Assuming we are all convinced we found a use case that might spare std::any from deprecation here is how I might use it.

I have to say, I do not use std::any, at the moment. I simply use optional<T>. But here is one little utility that makes using std::any much more bearable.

Just any hack

Let’s dive in head first, worry later, what can possibly go wrong?

// (c) 2019 by dbj.org
// Licence CC BY SA 4.0
template<typename T>
inline decltype(auto) any_opt( T v_ )
// store the argument as the std::any
std::any any_{ v_ };
// the proxy function
// returning the T & v_
auto proxy_ = 
  [=]()->T const&
       return v_;
// on first call return the proxy and any 
// as the std::pair
   return make_pair(proxy_, any_);

The intent:  Have one function that returns two things,  std::pair :

  1. std::any  with the value inside
  2. proxy function returning the value, crucially with this original type.

This little number, does make std::any easier to handle or simply more palatable. This construct keeps std::any and its value type together.

Usage is simple:

// return proxy function 
// and std::any holding int 42
auto [proxy, anyval] = any_opt(42);

// get the value
int i42 = proxy();

// get the any holding the same int 42
std::any any_42 = anyval;

One can now use the any for what any is usually useful for.
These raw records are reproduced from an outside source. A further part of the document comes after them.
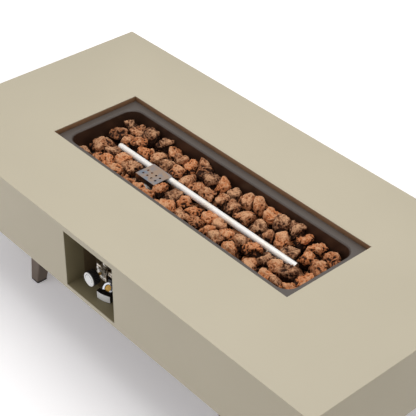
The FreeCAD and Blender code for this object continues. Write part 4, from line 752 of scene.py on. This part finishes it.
class FIREPIT_OT_casing(bpy.types.Operator):
    """Make the powder-coated casing with rounded sheet edges"""
    bl_idname = "firepit.casing"
    bl_label = "Casing"

    def execute(self, context):
        width = sizes().sheet_round
        low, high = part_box("top_panel")
        form = node_form("top_panel")
        round_edges(form, lambda a, b: near(a.z, high.z) and near(b.z, high.z), width)
        add_form("casing_top", form, "table", "top_panel")
        for side in ("front", "back", "left", "right"):
            node = side + "_apron"
            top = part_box(node)[1].z
            form = node_form(node)
            is_end = side in ("left", "right")
            axis = 0 if is_end else 1
            outer = (low[axis], high[axis])
            corners = (low.y, high.y) if is_end else ()

            def on_face(a, b):
                if not (near(a[axis], *outer) and near(b[axis], *outer)):
                    return False
                if near(a.z, top) and near(b.z, top):
                    return False
                return not (near(a.y, *corners) and near(b.y, *corners))

            round_edges(form, on_face, width)
            add_form("casing_" + side, form, "table", node)
        return {"FINISHED"}


class FIREPIT_OT_niche(bpy.types.Operator):
    """Finish the niche, the pan behind it and its screws"""
    bl_idname = "firepit.niche"
    bl_label = "Control niche"

    def execute(self, context):
        dress("niche_box", "niche_back_pan", "niche_screws")
        return {"FINISHED"}


class FIREPIT_OT_frame(bpy.types.Operator):
    """Finish the welded frame under the top"""
    bl_idname = "firepit.frame"
    bl_label = "Frame"

    def execute(self, context):
        dress("rim_rails", "burner_rails", "cross_rails", "top_stiffeners", "base_rails",
              "frame_posts")
        return {"FINISHED"}


class FIREPIT_OT_legs(bpy.types.Operator):
    """Finish the legs, their plates, bolts and glides"""
    bl_idname = "firepit.legs"
    bl_label = "Legs"

    def execute(self, context):
        dress("leg_front_left", "leg_front_right", "leg_back_left", "leg_back_right",
              "leg_plates", "leg_bolts", "leg_nuts", "foot_glides")
        return {"FINISHED"}


class FIREPIT_OT_tray(bpy.types.Operator):
    """Finish the pressed burner tray"""
    bl_idname = "firepit.tray"
    bl_label = "Burner tray"

    def execute(self, context):
        dress("burner_tray")
        return {"FINISHED"}


class FIREPIT_OT_burner(bpy.types.Operator):
    """Finish the burner tube, its saddles and the gas feed"""
    bl_idname = "firepit.burner"
    bl_label = "Burner"

    def execute(self, context):
        dress("burner_tube", "burner_end_caps", "burner_saddles", "burner_feed", "feed_nuts",
              "mixer", "injector")
        return {"FINISHED"}


class FIREPIT_OT_pilot(bpy.types.Operator):
    """Finish the pilot group and its perforated cover"""
    bl_idname = "firepit.pilot"
    bl_label = "Pilot"

    def execute(self, context):
        dress("pilot_cover", "pilot_bracket", "pilot_burner", "flame_sensor", "spark_ceramic",
              "spark_rod")
        return {"FINISHED"}


class FIREPIT_OT_valve(bpy.types.Operator):
    """Finish the gas valve with its nuts, pipes and leads"""
    bl_idname = "firepit.valve"
    bl_label = "Valve and pipes"

    def execute(self, context):
        size = sizes()
        form = node_form("valve_body")
        round_edges(form, longer_than(6), size.cast_round)
        low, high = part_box("knob")
        middle = (low + high) / 2
        # The plate's two screws stand off the stem's axis, in millimetres across and up
        for across, up in ((-13.0, 10.0), (9.5, -10.0)):
            place = Vector((middle.x + across * MM, valve_plate(), middle.z + up * MM))
            domed_head(form, place, size.screw_head)
        add_form("valve_casting", form, "table", "valve_body")
        nuts = node_form("valve_nuts")
        round_edges(nuts, longer_than(4), size.nut_round)
        add_form("rounded_valve_nuts", nuts, "table", "valve_nuts")
        add_spring("valve_spring")
        dress("valve_plunger", "valve_stem", "pipe_nuts", "inlet_elbow", "burner_gas_pipe",
              "pilot_gas_pipe", "sensor_lead", "spark_lead", "inlet_pipe", "gas_inlet")
        return {"FINISHED"}


class FIREPIT_OT_knob(bpy.types.Operator):
    """Finish the fluted knob and its printed face"""
    bl_idname = "firepit.knob"
    bl_label = "Knob"

    def execute(self, context):
        low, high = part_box("knob")
        middle = (low + high) / 2
        inner = (high.x - low.x) / 2 - 2 * MM

        def on_front_rim(a, b):
            far = min(math.hypot(end.x - middle.x, end.z - middle.z) for end in (a, b))
            return near(a.y, low.y) and near(b.y, low.y) and far > inner

        form = node_form("knob")
        round_edges(form, on_front_rim, sizes().knob_round)
        add_form("knob_grip", form, "knob_and_stem", "knob")
        dress("knob_face")
        return {"FINISHED"}


class FIREPIT_OT_igniter(bpy.types.Operator):
    """Finish the igniter with its ring, button and cell"""
    bl_idname = "firepit.igniter"
    bl_label = "Igniter"

    def execute(self, context):
        low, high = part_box("igniter_bezel")
        button = (low + high) / 2

        long_enough = longer_than(2.5)
        ring_room = 16 * MM

        def on_case(a, b):
            clear = min((end - button).length for end in (a, b))
            return clear > ring_room and long_enough(a, b)

        form = node_form("igniter_housing")
        round_edges(form, on_case, sizes().case_round)
        add_form("igniter_case", form, "table", "igniter_housing")
        add_spring("button_spring")
        dress("igniter_label", "igniter_bezel", "igniter_button", "igniter_battery")
        return {"FINISHED"}


class FIREPIT_OT_rocks(bpy.types.Operator):
    """Make the lava rocks in front of, behind and under the burner tube"""
    bl_idname = "firepit.rocks"
    bl_label = "Lava rocks"

    def execute(self, context):
        size = sizes()
        make_rocks("lava_rocks_front", "rocks_in_front", size.upper_detail, 3)
        make_rocks("lava_rocks_back", "rocks_behind", size.upper_detail, 4)
        make_rocks("lava_rocks_lower", "rocks_below", size.lower_detail, 5)
        return {"FINISHED"}


class FIREPIT_OT_stage(bpy.types.Operator):
    """Set the floor, the soft studio light and the camera"""
    bl_idname = "firepit.stage"
    bl_label = "Stage"

    def execute(self, context):
        setup = stage_setup()
        scene = context.scene
        scene.view_settings.view_transform = "Standard"
        self.make_floor(setup)
        self.make_world(setup)
        self.make_light("overhead_soft_box", place=(0.0, 0.2, 3.2), turn=(0, 0, 0), size=3.0,
                        power=setup.key_power)
        side = self.make_light("side_soft_box", place=(-1.6, -2.9, 1.5), turn=(70, 0, -29),
                               size=1.8, power=setup.side_power)
        side.color = setup.side_tint
        lens = bpy.data.cameras.new("camera")
        lens.lens = setup.lens
        lens.clip_end = 100.0
        camera = bpy.data.objects.new("camera", lens)
        context.collection.objects.link(camera)
        turn = (Matrix.Rotation(setup.azimuth, 4, "Z")
                @ Matrix.Rotation(math.pi / 2 - setup.elevation, 4, "X")
                @ Matrix.Rotation(setup.roll, 4, "Z"))
        camera.matrix_world = Matrix.Translation(setup.place) @ turn
        scene.camera = camera
        return {"FINISHED"}

    def make_floor(self, setup):
        """Pale floor whose brightness only the camera and mirrors see raised."""
        half_width = 12.0
        fade_shape = (1.0, 1.6, 0.0)
        form = bmesh.new()
        bmesh.ops.create_grid(form, x_segments=8, y_segments=8, size=half_width)
        mesh = bpy.data.meshes.new("floor")
        form.to_mesh(mesh)
        form.free()
        floor = bpy.data.objects.new("floor", mesh)
        bpy.context.collection.objects.link(floor)
        material, tree, place = start_material("sealed_pale_concrete")
        cloud = add(tree, "TexNoise", {"Vector": place, "Scale": scale(400), "Detail": 4.0})
        tint = add(tree, "Mix", {0: cloud, 6: shade(setup.floor, 0.985), 7: setup.floor},
                   data_type="RGBA")
        paler = add(tree, "VectorMath", {0: tint.outputs[2], "Scale": setup.floor_seen},
                    operation="SCALE")
        seen = self.seen_plainly(tree)
        colour = add(tree, "Mix", {0: seen, 6: tint.outputs[2], 7: paler}, data_type="RGBA")
        # A glow that is seen but lights nothing: it lifts the shadow a little, and whitens the
        # floor away from the table, within an ellipse, up to the backdrop
        flat = add(tree, "VectorMath", {0: place, 1: fade_shape}, operation="MULTIPLY")
        far = add(tree, "VectorMath", {0: flat}, operation="LENGTH").outputs["Value"]
        lift = add(tree, "MapRange", {"Value": far, "From Min": setup.glow_near,
                                      "From Max": setup.glow_far, "To Min": setup.floor_glow},
                   interpolation_type="SMOOTHSTEP")
        glow = add(tree, "Math", {0: seen, 1: lift}, operation="MULTIPLY")
        mesh.materials.append(finish_material(
            material, tree, Base_Color=colour.outputs[2], Roughness=0.85,
            Emission_Color=srgb("fffafd"), Emission_Strength=glow))

    def seen_plainly(self, tree):
        """One for rays that show the surroundings: straight, mirrored or through glass."""
        path = add(tree, "LightPath").outputs
        seen = add(tree, "Math", {0: path["Is Camera Ray"], 1: path["Is Glossy Ray"]},
                   operation="MAXIMUM")
        return add(tree, "Math", {0: seen, 1: path["Is Transmission Ray"]},
                   operation="MAXIMUM")

    def make_world(self, setup):
        """Even studio light that looks white to the camera."""
        world = bpy.data.worlds.new("studio")
        bpy.context.scene.world = world
        world.use_nodes = True
        tree = world.node_tree
        tree.nodes.clear()
        seen = self.seen_plainly(tree)
        strength = add(tree, "Mix", {0: seen, 2: setup.sky, 3: 1.0}, data_type="FLOAT")
        # Bright metal needs something dark to mirror: a grey horizon under a pale ceiling
        way = add(tree, "TexCoord").outputs["Generated"]
        rise = add(tree, "SeparateXYZ", {"Vector": way}).outputs["Z"]
        ceiling = add(tree, "MapRange", {"Value": rise, "From Min": 0.1, "From Max": 0.75,
                                         "To Min": 0.12, "To Max": 1.0})
        glossy = add(tree, "LightPath").outputs["Is Glossy Ray"]
        mirrored = add(tree, "Mix", {0: glossy, 2: 1.0, 3: ceiling}, data_type="FLOAT")
        level = add(tree, "Math", {0: strength, 1: mirrored}, operation="MULTIPLY")
        ground = add(tree, "Background", {"Color": (1.0, 1.0, 1.0), "Strength": level})
        add(tree, "OutputWorld", {"Surface": ground})

    def make_light(self, name, place, turn, size, power):
        """Round soft box at a place in metres, turned from straight down by three angles."""
        data = bpy.data.lights.new(name, "AREA")
        data.shape = "DISK"
        data.size = size
        data.energy = power
        light = bpy.data.objects.new(name, data)
        bpy.context.collection.objects.link(light)
        angles = Euler([math.radians(angle) for angle in turn])
        light.matrix_world = Matrix.Translation(place) @ angles.to_matrix().to_4x4()
        return data


GROUPS = (
    (FirePitFinishes, "fire_pit_finishes"),
    (FirePitSizes, "fire_pit_sizes"),
    (FirePitStage, "fire_pit_stage"),
)

OPERATORS = (
    FIREPIT_OT_materials,
    FIREPIT_OT_casing,
    FIREPIT_OT_niche,
    FIREPIT_OT_frame,
    FIREPIT_OT_legs,
    FIREPIT_OT_tray,
    FIREPIT_OT_burner,
    FIREPIT_OT_pilot,
    FIREPIT_OT_valve,
    FIREPIT_OT_knob,
    FIREPIT_OT_igniter,
    FIREPIT_OT_rocks,
    FIREPIT_OT_stage,
)


class FIREPIT_PT_panel(bpy.types.Panel):
    """Sizes, finishes and steps of the fire pit table"""
    bl_idname = "FIREPIT_PT_panel"
    bl_label = "Fire pit table"
    bl_space_type = "VIEW_3D"
    bl_region_type = "UI"
    bl_category = "Fire Pit"

    def draw(self, context):
        layout = self.layout
        for group, name in GROUPS:
            box = layout.box()
            values = getattr(context.scene, name)
            for key in group.__annotations__:
                box.prop(values, key)
        for operator in OPERATORS:
            layout.operator(operator.bl_idname)


def register():
    """Add the settings, steps and panel to Blender."""
    for group, name in GROUPS:
        bpy.utils.register_class(group)
        setattr(bpy.types.Scene, name, PointerProperty(type=group))
    for operator in OPERATORS:
        bpy.utils.register_class(operator)
    bpy.utils.register_class(FIREPIT_PT_panel)


def unregister():
    """Take the settings, steps and panel out of Blender."""
    bpy.utils.unregister_class(FIREPIT_PT_panel)
    for operator in reversed(OPERATORS):
        bpy.utils.unregister_class(operator)
    for group, name in reversed(GROUPS):
        delattr(bpy.types.Scene, name)
        bpy.utils.unregister_class(group)


def main():
    """Run every step in order."""
    register()
    for operator in OPERATORS:
        family, step = operator.bl_idname.split(".")
        getattr(getattr(bpy.ops, family), step)()


if __name__ == "__main__":
    main()
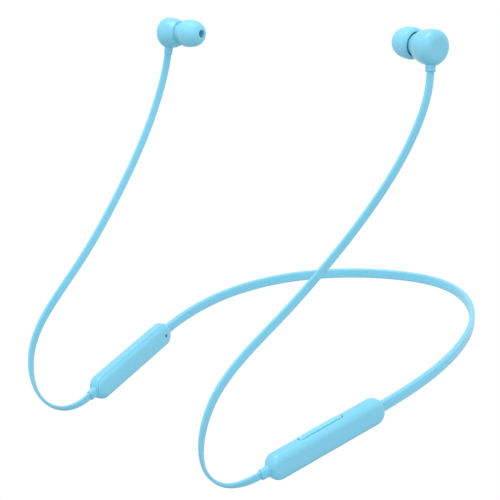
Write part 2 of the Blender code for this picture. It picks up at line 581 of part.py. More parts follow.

   save_to_file( "filename.bin" , any_42);

This certainly works , as long as you keep that pair returned,  thus making std::any use cases much easier to code.

This might appear trivial but it is not. That pair does not have to be deconstructed upon return.  It can be copied or moved around, while holding its load.

// also testing move/copy of the solution
inline auto driver = [](auto va_pair) 
auto value_ = va_pair.first();
auto any_   = va_pair.second;
// here do something with the value 
// or with the any holding the same value
// for example storing it to the database
// finally move out
  return va_pair;

std::any is holding a memory block representing whatever it is given to keep.  Thus it can swap in/out that block while it has to move in and out of functions.

Now imagine the payload is not trivial. Just keep that pair.